Além das terapias antirreabsortivas, novos tratamentos radioisotópicos representam avanço importante no manejo do câncer de próstata metastático resistente à castração. O ¹⁷⁷Lu-PSMA-617, radiofármaco que combina um ligante direcionado ao PSMA com o emissor beta Lutécio-177, demonstra eficácia expressiva, mas traz um efeito adverso que exige atenção do Cirurgião-Dentista: a toxicidade das glândulas salivares.

Xerostomia, disgeusia e desconforto oral são manifestações frequentes — a ponto de a toxicidade salivar ser considerada o principal efeito colateral limitante da dose nas terapias alfa direcionadas ao PSMA. O impacto vai além do desconforto: pode comprometer nutrição, fala, sono e até a adesão ao tratamento. Os mecanismos de captação pelas glândulas ainda não são totalmente compreendidos, e estratégias preventivas eficazes permanecem em investigação.

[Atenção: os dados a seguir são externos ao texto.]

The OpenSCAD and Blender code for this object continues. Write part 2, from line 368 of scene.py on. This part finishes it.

Nessas situações, o acompanhamento odontológico assume papel central. “Cabe ao profissional identificar sinais precoces de hipofunção salivar, manejar candidíase e outras alterações de mucosa, orientar hidratação e medidas de conforto”, explica a Dra. Graziella. “Essa atuação integrada melhora a qualidade de vida, reduz complicações e contribui para a continuidade segura da terapia oncológica.”

Homens chegam ao tratamento com mais alterações bucais — e isso muda o risco

A estomatologista chama atenção para um agravante comportamental: “Homens procuram menos os serviços de saúde, incluindo atendimento odontológico. Chegam ao tratamento oncológico com maior prevalência de periodontite, lesões de cárie extensas, infecções crônicas e próteses mal adaptadas”. Somam-se fatores como maior incidência de tabagismo e etilismo. O resultado é maior risco de dor, infecções, cicatrização comprometida e osteonecrose.

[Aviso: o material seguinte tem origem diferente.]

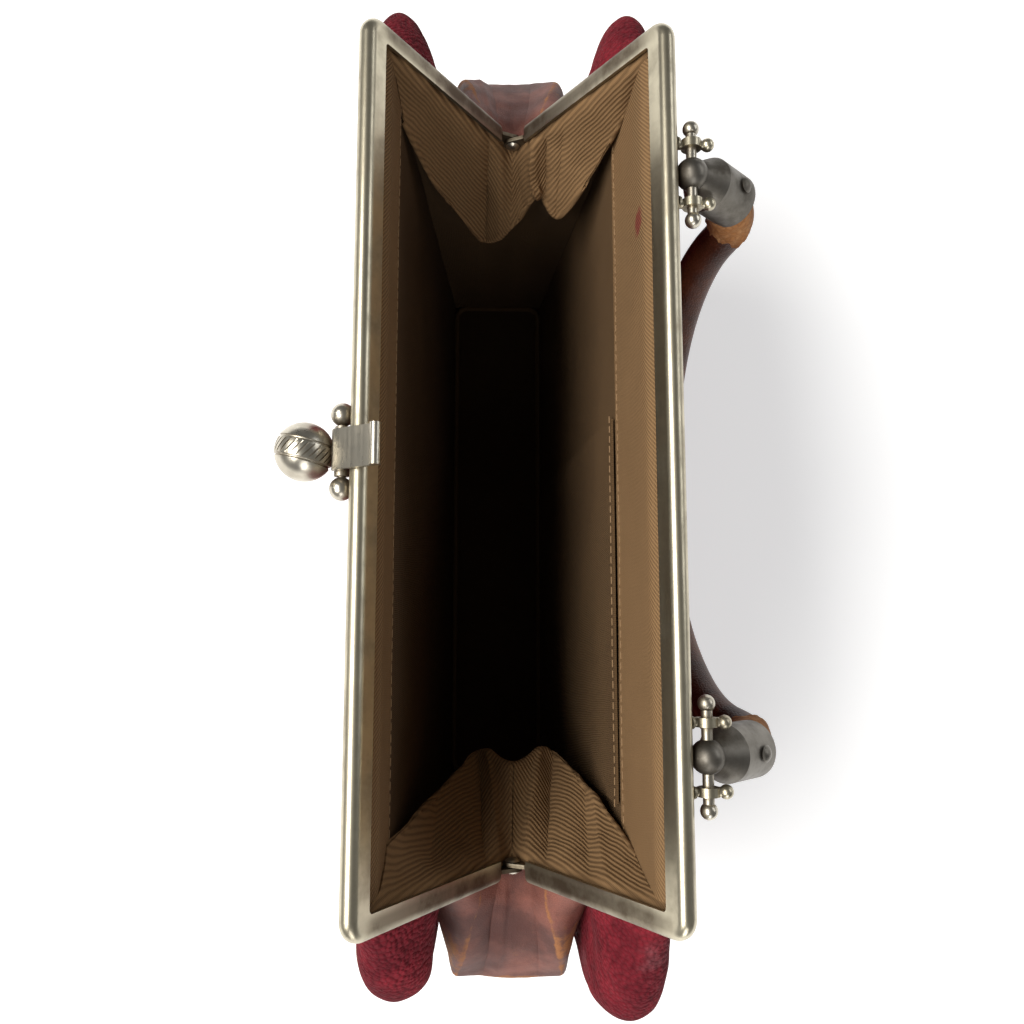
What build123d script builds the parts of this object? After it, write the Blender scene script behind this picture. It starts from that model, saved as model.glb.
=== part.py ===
from build123d import *
from math import asin, atan, cos, degrees, radians, sin, tan
import os

# A frame handbag: two hinged metal half frames hold a carpet bag open.
# X runs along the frame, the clasp is on the -Y side, the handle is on the +Y side.
# The bag stands on its base. Everything is modelled about the point below the hinge
# axis, and is moved at the end so that the origin is the bottom centre of the whole.

# Frame halves, in millimetres
frame_length = 250.0
frame_leg = 71.2            # hinge axis to the centre of the bar
rail_width = 6.8            # depth of the channel, in the plane of the half
rail_thickness = 5.6
rail_wall = 1.0
rail_slot_depth = 4.8
rail_rim_radius = 2.7
frame_corner_radius = 6.0   # outer corner of the U
frame_spread = 41.5         # hinge plane to the centre of an open bar
half_gap = 0.15             # each inner face to the closing plane
leg_end = 6.5               # channel stops this far above the hinge axis

# Knuckles and hinge pins
ear_thickness = 1.2
ear_radius = 3.0
ear_gap = 0.2
ear_overlap = 8.0           # how far an ear runs up inside its channel
ear_inset = 4.2             # outer rim to the outer face of the outer ear
pin_radius = 1.5
pin_clearance = 0.1
pin_head_radius = 2.5
pin_head_height = 1.1

# Heights above the table
hinge_height = 153.0
base_panel_thickness = 2.2
base_board_thickness = 3.0
base_lining_thickness = 0.8
layer_gap = 0.15

# Bag of carpet and leather
carpet_thickness = 2.6
leather_thickness = 1.6
bag_top_gap = 2.4           # carpet edge to the lowest point of the open bar
hem_clearance = 0.5         # cloth to the outward face of the open half
base_shift = -4.0           # the base sits a little towards the clasp side
base_half_width = 27.0
base_end = 130.0

# Lining
lining_thickness = 1.0
lining_end = 116.5
lining_top_spread = 35.5    # hinge plane to the lining at the bars
lining_floor_half_width = 21.5
front_facing_drop = 24.0    # below the bar centres
rear_facing_drop = 45.0
gusset_fold_depth = 19.0
welt_radius = 1.2

# Pocket in the rear lining
pocket_left = -20.0
pocket_right = 100.0
pocket_floor = 16.0
pocket_gap = 1.0
pocket_cloth = 0.8
pocket_seam = 2.0

fit_gap = 0.05              # between pieces that are fixed to each other

# Clasp, measured on the closed front half
clasp_pivot_out = 9.0       # closing plane to the pivot
clasp_pivot_drop = 2.3      # rim of the bar to the pivot
clasp_pin_radius = 1.1
clasp_ball_radius = 3.2
clasp_stem_radius = 1.6
clasp_ball_spacing = 20.2
clasp_barrel_radius = 2.0
clasp_running_gap = 0.15
clasp_plate_width = 11.0
clasp_plate_thickness = 1.3
clasp_plate_reach = 7.4     # past the closing plane
clasp_lift = 0.5            # plate above the path of the rims
knob_radius = 8.0
knob_out = 8.9
knob_up = 5.0
knob_neck_radius = 1.9
knob_seat = 4.4             # bottom of the neck hole to the middle of the knob
knob_band_half_width = 2.6
knob_band_tilt = 14.0
knob_rib_count = 30
knob_rib_depth = 0.4
knob_rib_lean = 32.0

# Handle fittings, measured on the closed rear half
bracket_offset = 80.0
handle_pivot_out = 10.6
handle_pivot_drop = 1.1
post_spacing = 17.6
post_thickness = 2.4
post_eye_radius = 2.9
post_stem_radius = 1.3
post_tip_radius = 1.9
post_tip_out = 4.6
foot_length = 7.0
foot_width = 3.4
foot_thickness = 0.8
rod_radius = 1.5
rod_clearance = 0.15
rod_end_radius = 2.3
rod_overhang = 3.6

# Handle
cap_dome_radius = 4.6
cap_mouth_radius = 7.8
cap_flare = 8.0             # rod to where the cap has its full width
cap_length = 22.0
cap_wall = 0.9
cap_slope = 45.0            # below the horizontal, with the bag open
rivet_radius = 1.4
rivet_head_radius = 2.3
rivet_head_height = 1.1
rivet_place = 16.0
rivet_lift = 0.5            # the middle of the flat head above the round cap
grip_radius = 6.5
grip_seat = 8.5
grip_elbow = 31.0           # pivot to the first bend of the grip
grip_bottom_drop = 102.0
grip_clearance = 0.9        # grip to the carpet

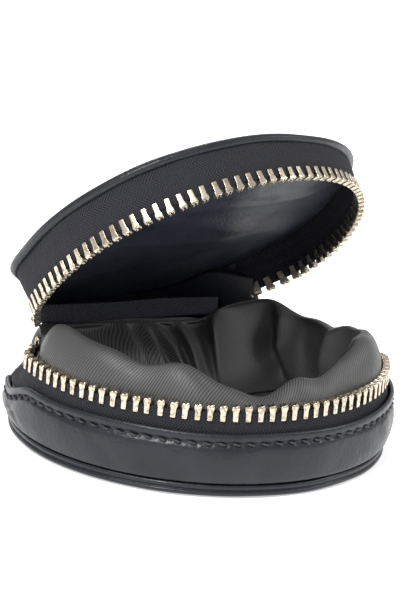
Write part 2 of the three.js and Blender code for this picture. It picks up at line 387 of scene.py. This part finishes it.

O Dr. Stênio reforça que a Odontologia também tem papel estratégico na prevenção. “O Cirurgião-Dentista conhece a família, acompanha o paciente por anos. Tem proximidade e confiança para estimular o homem a olhar para sua saúde, perguntar se já fez o PSA, se foi ao médico. Essa atuação é muito valiosa.”

Cuidado integral no Novembro Azul

O Novembro Azul convida a pensar o homem de forma integral. Diante das terapias cada vez mais sofisticadas e das complexidades clínicas associadas ao câncer de próstata avançado, a saúde bucal deixa de ser periférica e passa a integrar o cuidado oncológico de maneira central.

“A Odontologia é parte essencial da segurança do tratamento”, considera a Dra. Graziella.

“Estamos todos no mesmo time — e o Cirurgião-Dentista tem papel decisivo para que esse homem chegue antes, se trate melhor e viva com mais qualidade”, resume o Dr. Stênio.